彼を知り己を知れば百戦殆からず。レアル、連覇なる。

6/3夜、レアル・マドリーがCL史上初の連覇を成し遂げました。ユーべファンの私としては、後半途中から見るのがつらかったですが…、ファイナルですしマドリーも嫌いなチームではないので、最後まで見ました。

最新のfootballistaでも特集されていた通り、今、ヨーロッパサッカーを見るときには戦術に焦点があたることが多いです。ひと昔前は4-2-3-1が標準的なフォーメーションでしたが、ジョゼップ・グアルディオラによる圧倒的な戦績を背景にした戦術のトレンドがいくつも押し寄せました。フォーメーションについては試合が始まる前の配置など重要ではなく、あるポジションの選手がどの範囲をカバーするのか、ディフェンスの局面では攻めてくる相手にどうアプローチするのか、チームとして守から攻に転ずるやり方をどう定義するのか、などいろいろとテーマがあります。結果的には、今、(ある程度のトレンドを追いながらも)それぞれのチームが己の頭で考えた結果、戦術はそのチーム独自のものになってきています。

月刊フットボリスタ 2017年6月号

月刊フットボリスタ 2017年6月号

 

サッカーを見る我々にとっても、どのような戦術をとっているのか、どこに強みがあり弱みは何か、選手はフィットしているのか、などを考えるようになってきています。これはこれで面白く、私もそのような感じです。

ただ、サッカーは所詮ピッチ上でタレントを持っている選手の集団が織りなすゲームであって、組織や戦術を超えた魔法を彼らは元来持っているものです。どうしても戦術に集中してしまうとサッカーの見方が偏ってしまう、戦術は選手の強みを最大限に発揮する助けになるものであって、それ以上ではないはずですが、そのことを忘れてしまうことが最近は多い。選手が歩んできた道のり、それを背景にしたその選手のスタイル・勝負強さ・タレントを軽視してしまうのですね。選手へのリスペクトが足りないのではないかという気がします(主に自分に対して)。

今期のCL決勝はレアル・マドリーユベントスの組み合わせでした。ユベントスは相手がどんな戦術であろうと美しいフォーメーションを保ちながら守り、攻めに転じると真ん中のショートカウンター、または、最前線に選手を張った状態で相手を押し込みつつ点を取りきるチームですね。レアル・マドリーは、結構低い位置からカウンターとか、前線のスペースに走りこんで点を取る形で、ディフェンスはアンカーの選手を中心に堅い。

試合前は、監督の采配がキーになると予想し、応援するユベントスが僅差で勝つ(願望)と信じていました。
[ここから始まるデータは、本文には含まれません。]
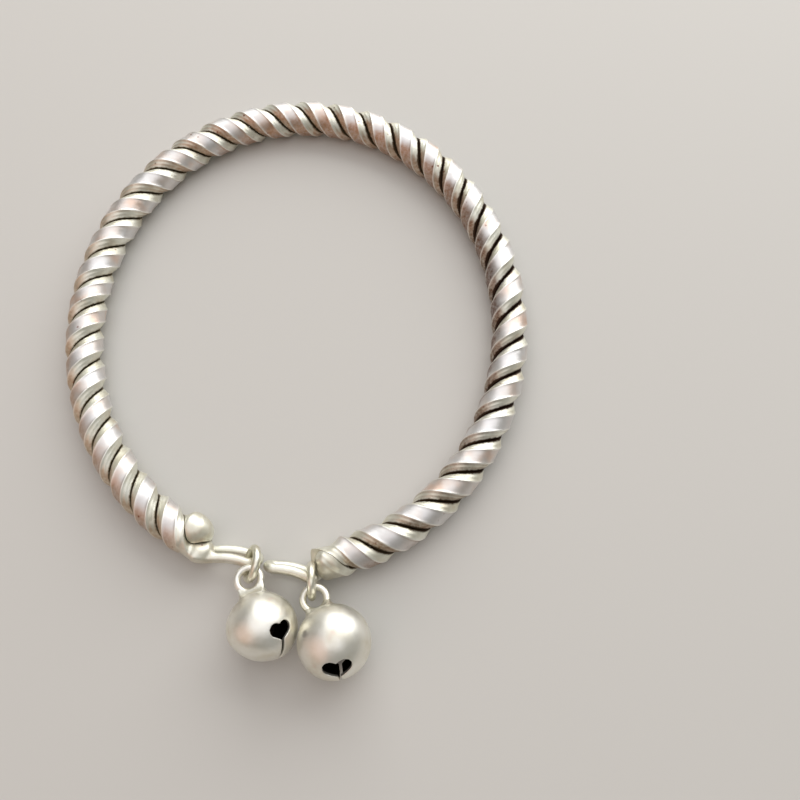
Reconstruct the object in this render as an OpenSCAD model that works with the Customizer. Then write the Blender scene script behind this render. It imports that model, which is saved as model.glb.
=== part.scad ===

試合に入ると、中盤の構成力といつも通りの攻撃ができているレアルと、自慢の守備が結構切り裂かれているユベントス(いつも以上に攻めてはいました)という構図が垣間見えて、ハマったら何点取られるかわからないな、、、と思いました(ユベントス目線)。

結果、予感はあたり、後半にユベントスは蹂躙されまして、文字通りの完敗でした。レアル・マドリーの方が戦術的に上回ったかというとそんなことはない。ユベントスの方が戦術・試合展開まで練りに練った試合の入り方だったと思います。

レアル・マドリーはそうではなかった。彼らは大まかにユベントスの特徴を把握し、自分たちのやり方を確認し、あとは選手自身の能力で試合に臨んだ。相手を深く分析し、相手に合わせて最適な戦術を取るのではなく、自分たちは最高の選手がそろっているのだから、自分たちの強みを出せればよい。それを出すために相手の特徴を把握する。後は、試合の中で選手自身が突破口を見つける。

選手自身のタレントを信頼して、そこを突破口にする。そのために相手を調べる。これは表題の通り「彼を知り己を知れば百戦殆からず」そのものです。戦術をもった監督を連れてきて、その戦術に合う(割安な)選手を連れてきて成績をあげる、というのはリーズナブルでいい方針です。ただし、それでは継続的な覇権を握ることはできないのではないか。

レアル・マドリーがヨーロッパの覇権を握り続けてきたのは、まず第一に最高の選手をそろえる、という根本の方針が新たに出てくる戦術を凌駕し続けたということなのではないか。

そんなことを考えながら、表彰式を呆然と見ていました。